PROBLEM REQUIREMENTS
Only one portion of the data is to be written out: from the line bearing "Model this object in build123d" through the line bearing "of the wings.". Write it exactly as it appears.

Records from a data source
########################################
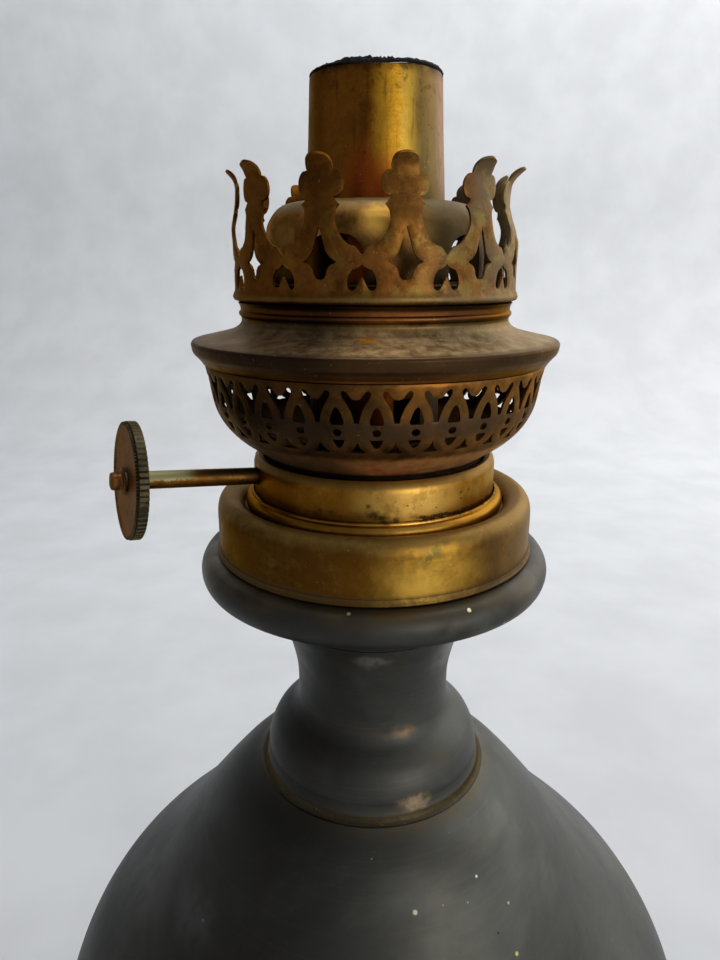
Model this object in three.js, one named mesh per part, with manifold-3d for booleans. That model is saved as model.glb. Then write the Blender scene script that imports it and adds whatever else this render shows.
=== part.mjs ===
// Pewter kerosene lamp with a round-wick brass burner. Millimetres, +Z up.
// The origin is the centre of the foot on the table, on the lamp's axis.
// Angles round the lamp are measured from the front (-Y) towards the right (+X).

import * as THREE from "three";
import { mergeVertices } from "three/addons/utils/BufferGeometryUtils.js";
import Module from "manifold-3d";

const wasm = await Module();
wasm.setup();

// Fits between pieces
const seatGap = 0.3; // between pieces that are soldered, crimped or resting on each other
const slideGap = 0.4; // between pieces that screw or slide past each other
const overrun = 2; // how far a cutting shape runs past what it cuts

// Facets round the axis
const bodySides = 32;
const hiddenSides = 24;
const basketSides = 31;
const tubeSides = 24;
const smallSides = 12;

// Pewter: foot, body, neck and rim
const footHeight = 10.7;
const footRadius = 54.5;
const footBore = 43;
const footTopMargin = 2.5; // foot's top past the bulb's flat
const footLipHeight = 2.6;
const bulbHeight = 61;
const bulbSeatRadius = 46;
const footTopRadius = bulbSeatRadius + footTopMargin;
const bodyRadius = 76.4;
const shoulderHeight = 69;
const shoulderTopRadius = 25.5;
const bodyWall = 1.6;
const seamLap = 3;
const neckHeight = 37.4;
const neckFootRadius = 24.7;
const neckBore = 15.5;
const shoulderLap = 4.7; // the shoulder's reach in under the neck
const solderRadius = 25.9;
const solderHeight = 0.9;
const rimRadius = 36.85;
const rimHeight = 15.2;
const rimBore = 16.3;
const rimWell = 29.5;

// Brass collar on the rim
const collarRadius = 32.8;
const collarHeight = 10.4;
const collarWall = 0.7;
const collarBaseRadius = 33.3;
const collarBaseHeight = 1.1;

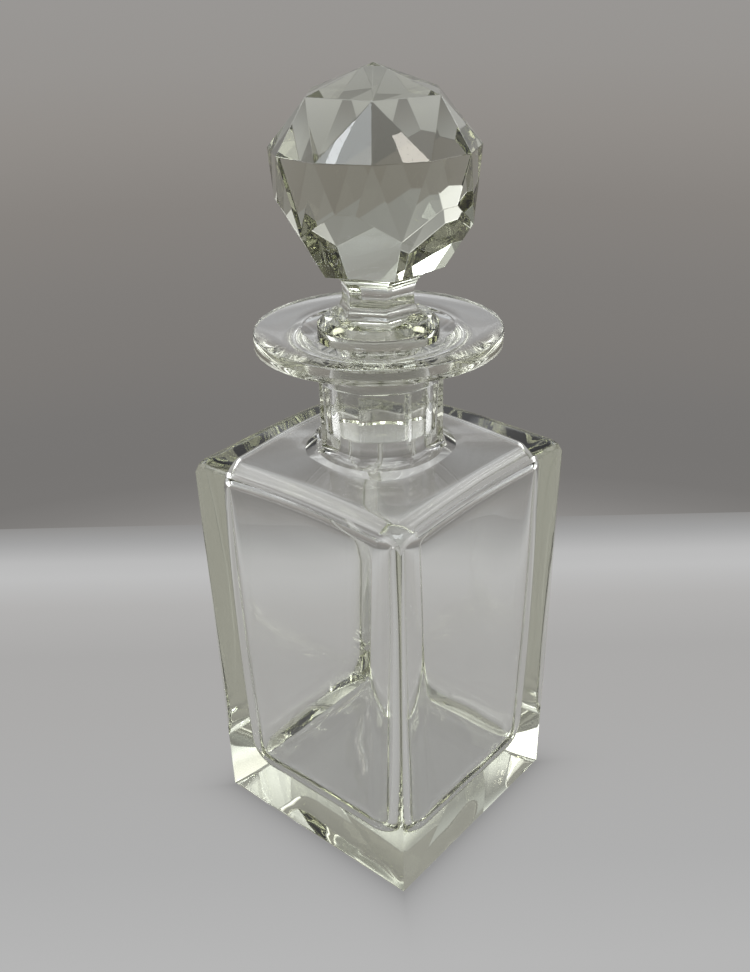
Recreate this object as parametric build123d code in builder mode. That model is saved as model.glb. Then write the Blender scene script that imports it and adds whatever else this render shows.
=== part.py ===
from build123d import *
import os
from math import cos, radians, sin

# A square cut-glass wine decanter and its stopper, in millimetres.
# The origin is the middle of the base, on the face that it rests on, with +Z up.
# The flat sides of the body face +X, -X, +Y and -Y.

# ---- body: four ground flats that meet in sharp corners
BASE_SIDE = 80.0
TOP_SIDE = 83.0
BASE_BEVEL = 0.8
BLANK_HEIGHT = 142.0

# ---- shoulder: blown soft and round, then cut by the flats, so its corners are its lowest points
# Its section runs through three points, each a radius and a height.
# The reaches say how far out the edges round the blown top and the ground top lie.
GRINDING_DEPTH = 3.2
SHOULDER_AT_NECK = (19.0, 138.7)
SHOULDER_MIDDLE = (33.0, 136.4)
SHOULDER_OUTSIDE = (64.0, 134.3)
SHOULDER_ROUND = 8.0
SHOULDER_BEVEL = 0.8
SHOULDER_FOOT = 126.0
BLOWN_REACH = 25.0
FLAT_REACH = 39.0

# ---- neck: eight cut panels, a round throat and a wide flat rim
NECK_APOTHEM = 18.6
NECK_FOOT_APOTHEM = 19.9
NECK_FOOT = 137.2
NECK_FOOT_TOP = 139.9
PANEL_TOP = 160.5
THROAT_RADIUS = 20.15
THROAT_TOP = 161.6
COVE_MIDDLE = (22.9, 167.3)
COVE_END = (29.5, 169.7)
RIM_RADIUS = 37.3
RIM_UNDERSIDE = 170.2
RIM_TOP = 175.0
RIM_EDGE_BEVEL = 0.5

# ---- inside: a blown cavity, a ground tapered bore and a countersunk mouth
CAVITY_BOTTOM_SIDE = 67.6
CAVITY_MIDDLE_SIDE = 71.2
CAVITY_MIDDLE = 85.0
CAVITY_TOP_SIDE = 67.6
CAVITY_BOTTOM_CORNER = 11.0
CAVITY_MIDDLE_CORNER = 9.0
CAVITY_TOP_CORNER = 5.0
CAVITY_FLOOR = 15.0
CAVITY_FLOOR_ROUND = 9.0
CEILING_DROP = 6.4
CEILING_ROUND = 3.0
BORE_TOP_RADIUS = 14.7
BORE_RADIUS = 13.4
BORE_TOP = 168.2
BORE_BOTTOM = 140.6
BORE_START = 125.0
MOUTH_RADIUS = 22.8

# ---- stopper plug: a solid ground peg under a collar that hangs in the mouth
GROUND_CLEARANCE = 0.06
COLLAR_GAP = 0.6
PEG_END = 142.6
PEG_END_BEVEL = 0.8
COLLAR_RADIUS = 18.3
COLLAR_TOP = 176.4
STEM_FOOT_RADIUS = 15.9

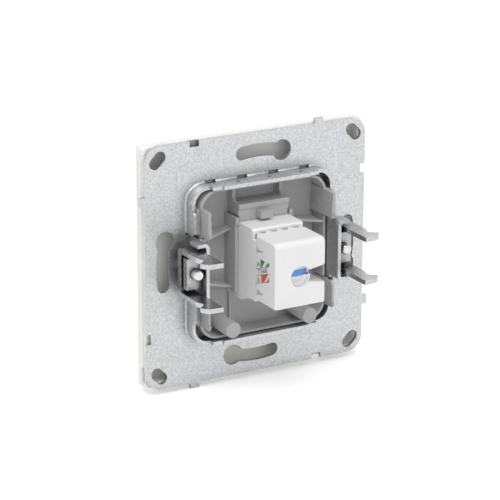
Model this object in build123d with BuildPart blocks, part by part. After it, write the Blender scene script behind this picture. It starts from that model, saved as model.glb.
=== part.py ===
from build123d import *
import os

os.makedirs("parts", exist_ok=True)

# Flush wall socket for one network plug, seen from the room at -Y.
# The origin is the centre of the steel plate, on the face that meets the wall.
# +X is right as seen from the room, +Y points into the wall and +Z is up.
# Sketches are drawn as seen from behind: u runs to -X, v runs up, depth is Y.

# Steel support plate
plate_size = 70.5
plate_corner_r = 4.8
sheet = 1.0
bend_r = 0.8
slot_margin = 5.15
slot_circle_d = plate_size - 2 * slot_margin
entry_r = 3.0
entry_angle = 75.0
slot_sweep = 24.6
slot_width = 3.8
corner_slot_margin = 4.0
corner_slot_pitch = plate_size - 2 * corner_slot_margin
corner_slot_length = 5.6
corner_slot_width = 3.5
edge_feature_offset = 19.9
tab_width = 2.7
tab_height = 1.5
notch_width = 2.9
notch_depth = 1.6
opening_w = 43.2
opening_h = 44.0
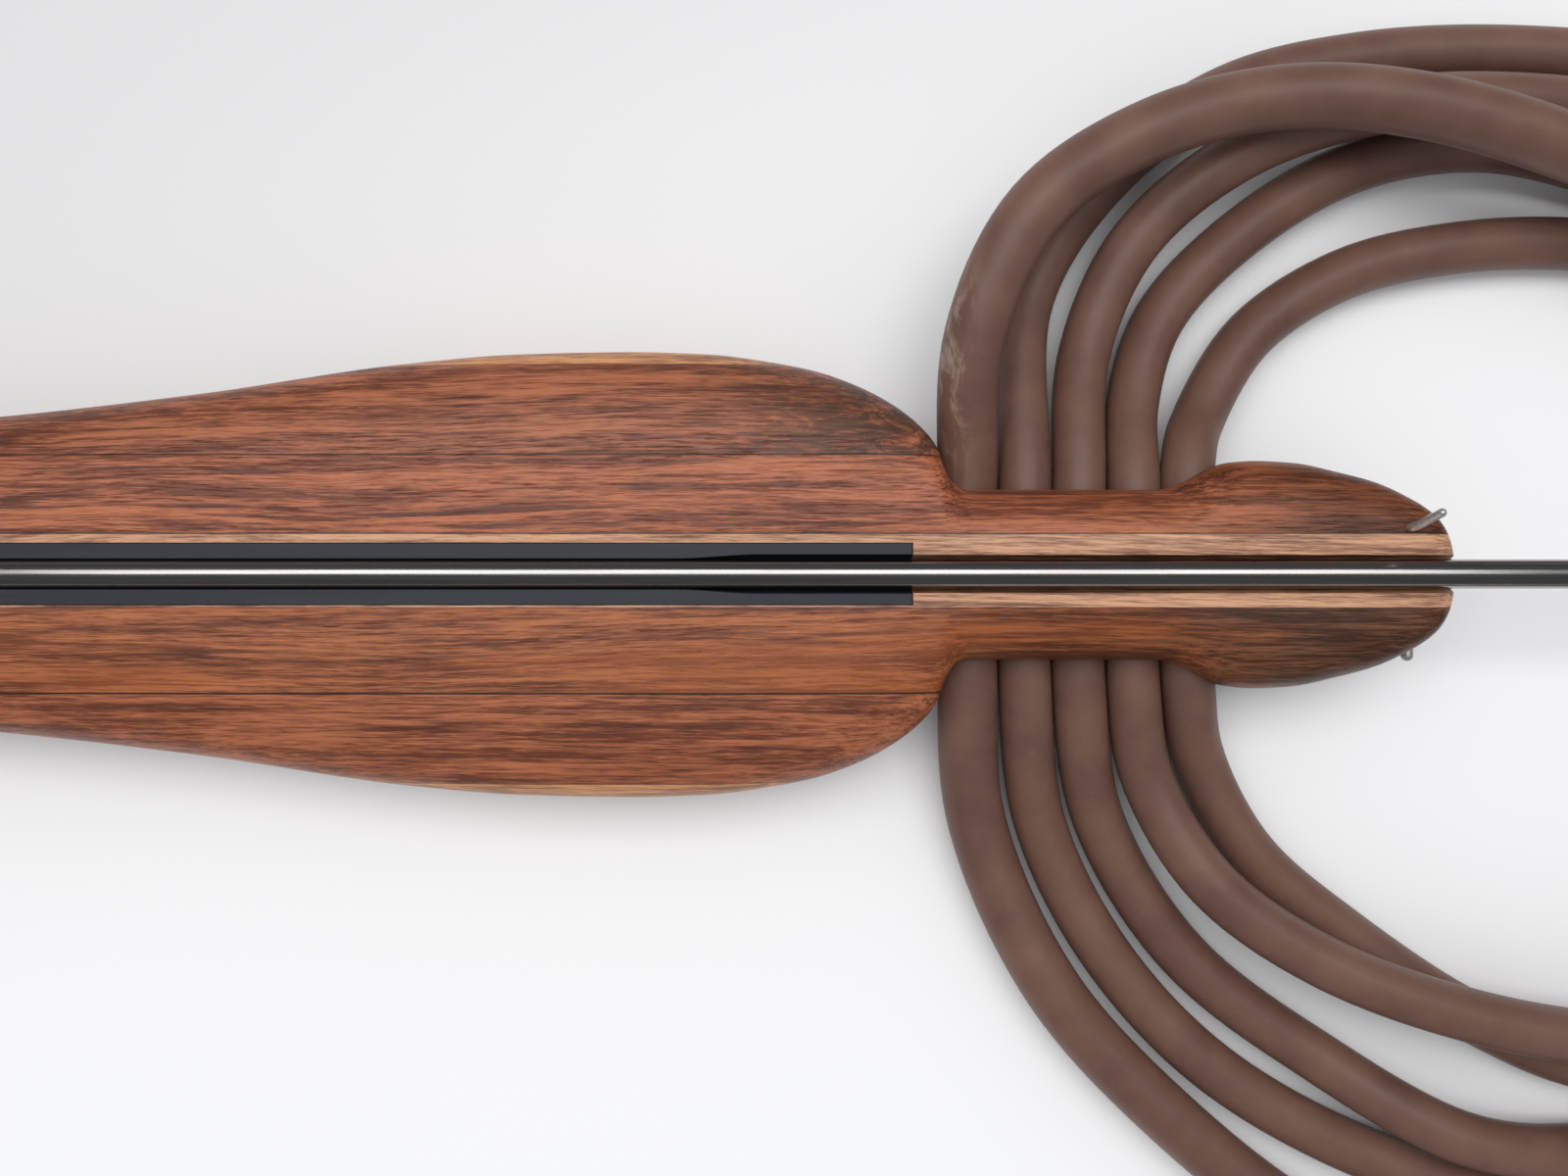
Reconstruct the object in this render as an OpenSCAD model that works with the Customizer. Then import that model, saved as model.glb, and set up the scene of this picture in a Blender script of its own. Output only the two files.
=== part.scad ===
// Laminated wooden speargun with ballast wings, an enclosed track and five rubber bands.
// X runs along the gun towards the muzzle, Y to its left, Z up. The belly lies on Z = 0.
// The origin is on the belly, under the widest point of the wings.

/* [Stock] */
// Distance from the origin to the muzzle tip
muzzle_x = 226; // [222:1:260]
// Length of the wood behind the mechanism
butt_length = 219; // [190:1:400]
// Height of the stock from belly to track face
stock_h = 48; // [44:1:60]
// Half width at the widest point of the wings
wing_half = 63.4; // [58:0.2:78]
// Half width of the neck that the bands pass through
neck_half = 24.2; // [21:0.1:30]
// Half width of the muzzle head in front of the bands
head_half = 32.4; // [28:0.2:40]
// Half width of the slim rear of the stock
rear_half = 19; // [17:0.5:24]
// Squareness of the cross-section, 2 is an ellipse
section_power = 3.6; // [2.4:0.1:5]
// How far the belly is relieved over the grip
belly_relief = 4; // [2:0.5:6]

/* [Laminations] */
// Distance from the centre line to the left face of the pale core board
core_left = 11; // [9.4:0.1:13]
// Distance from the centre line to the right face of the pale core board
core_right = 9.1; // [8.8:0.1:12]
// Distance from the centre line to the outer face of the inner boards
inner_half = 32.5; // [28:0.5:36]
// Distance from the centre line to the outer face of the wing boards
wing_board_half = 58.2; // [50:0.1:62]

/* [Track and shaft] */
// Diameter of the steel shaft
shaft_d = 8; // [6.5:0.1:9]
// Height of the shaft's centre line below the track face
shaft_drop = 1.5; // [1:0.1:3]
// Running clearance between shaft and track
track_gap = 0.1; // [0.05:0.01:0.2]
// Width of the track insert
insert_w = 17; // [15:0.1:18]
// Depth of the track insert
insert_deep = 9; // [7.5:0.1:12]
// Distance from the origin to the front end of the track insert
insert_front = 78; // [60:1:85]
// Width of the relieved groove in front of the closed track
open_groove_w = 10.4; // [9:0.1:13]
// Length of the relieved part inside the insert
relief_length = 48; // [30:1:80]
// Distance from the origin to the shaft's point
shaft_front = 530; // [500:5:640]
// Distance from the origin to the hinge of the barb
barb_x = 488; // [470:1:600]
// Length of the barb behind its hinge
barb_length = 58; // [40:1:80]
// Thickness of the barb
barb_t = 2; // [1.5:0.1:2.5]

/* [Bands] */
// Diameter of the four thinner bands
band_d = 15.5; // [13:0.1:15.6]
// Diameter of the thick band nearest the wings
thick_band_d = 17.5; // [15:0.1:17.6]
// Height of the band slot's floor above the belly
slot_low = 12.6; // [10:0.1:14]
// Height of the band slot
slot_h = 17.8; // [17.7:0.1:20]
// Clearance between the bands and the ends of the slot
slot_gap = 0.3; // [0.1:0.05:0.6]
// Diameter of the wishbone cord
wishbone_d = 2.6; // [1.8:0.1:3]
// Diameter of the whipping that closes a band's end
tie_d = 10; // [8:0.1:12]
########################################
FULL ANSWER
Model this object in build123d with BuildPart blocks, part by part. After it, write the Blender scene script behind this picture. It starts from that model, saved as model.glb.
=== part.py ===
from build123d import *
import os

os.makedirs("parts", exist_ok=True)

# Flush wall socket for one network plug, seen from the room at -Y.
# The origin is the centre of the steel plate, on the face that meets the wall.
# +X is right as seen from the room, +Y points into the wall and +Z is up.
# Sketches are drawn as seen from behind: u runs to -X, v runs up, depth is Y.

# Steel support plate
plate_size = 70.5
plate_corner_r = 4.8
sheet = 1.0
bend_r = 0.8
slot_margin = 5.15
slot_circle_d = plate_size - 2 * slot_margin
entry_r = 3.0
entry_angle = 75.0
slot_sweep = 24.6
slot_width = 3.8
corner_slot_margin = 4.0
corner_slot_pitch = plate_size - 2 * corner_slot_margin
corner_slot_length = 5.6
corner_slot_width = 3.5
edge_feature_offset = 19.9
tab_width = 2.7
tab_height = 1.5
notch_width = 2.9
notch_depth = 1.6
opening_w = 43.2
opening_h = 44.0
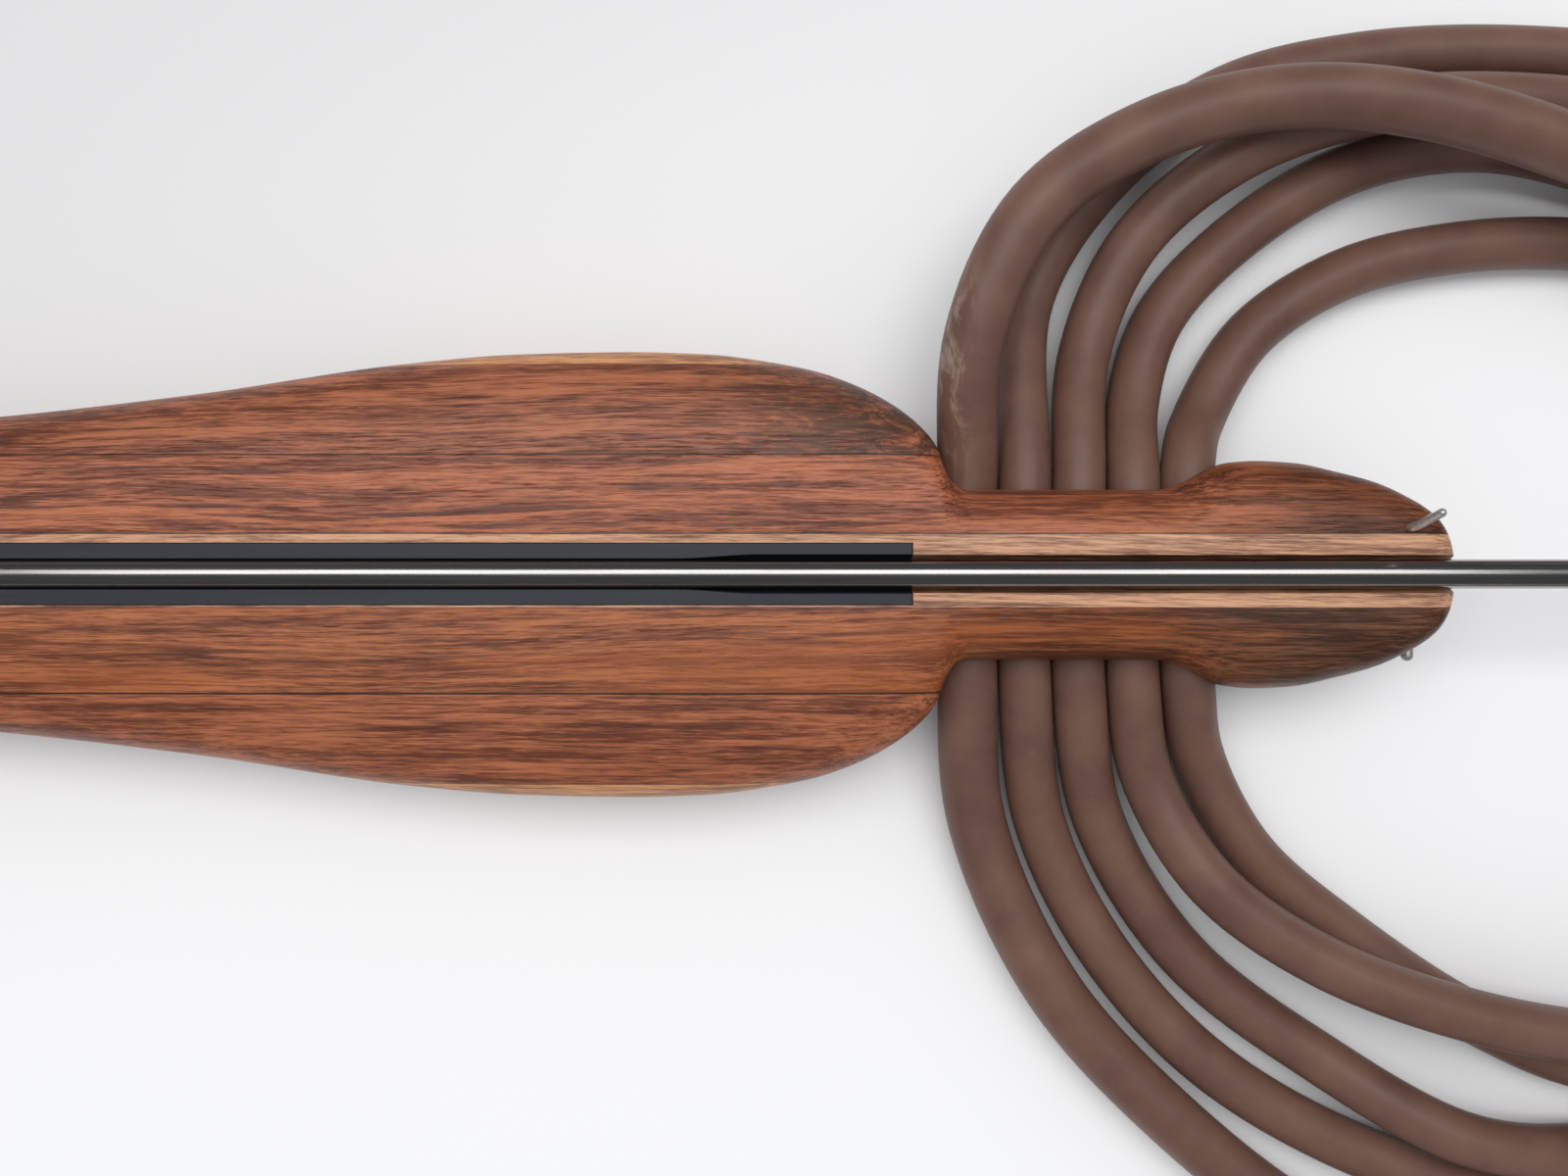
Reconstruct the object in this render as an OpenSCAD model that works with the Customizer. Then import that model, saved as model.glb, and set up the scene of this picture in a Blender script of its own. Output only the two files.
=== part.scad ===
// Laminated wooden speargun with ballast wings, an enclosed track and five rubber bands.
// X runs along the gun towards the muzzle, Y to its left, Z up. The belly lies on Z = 0.
// The origin is on the belly, under the widest point of the wings.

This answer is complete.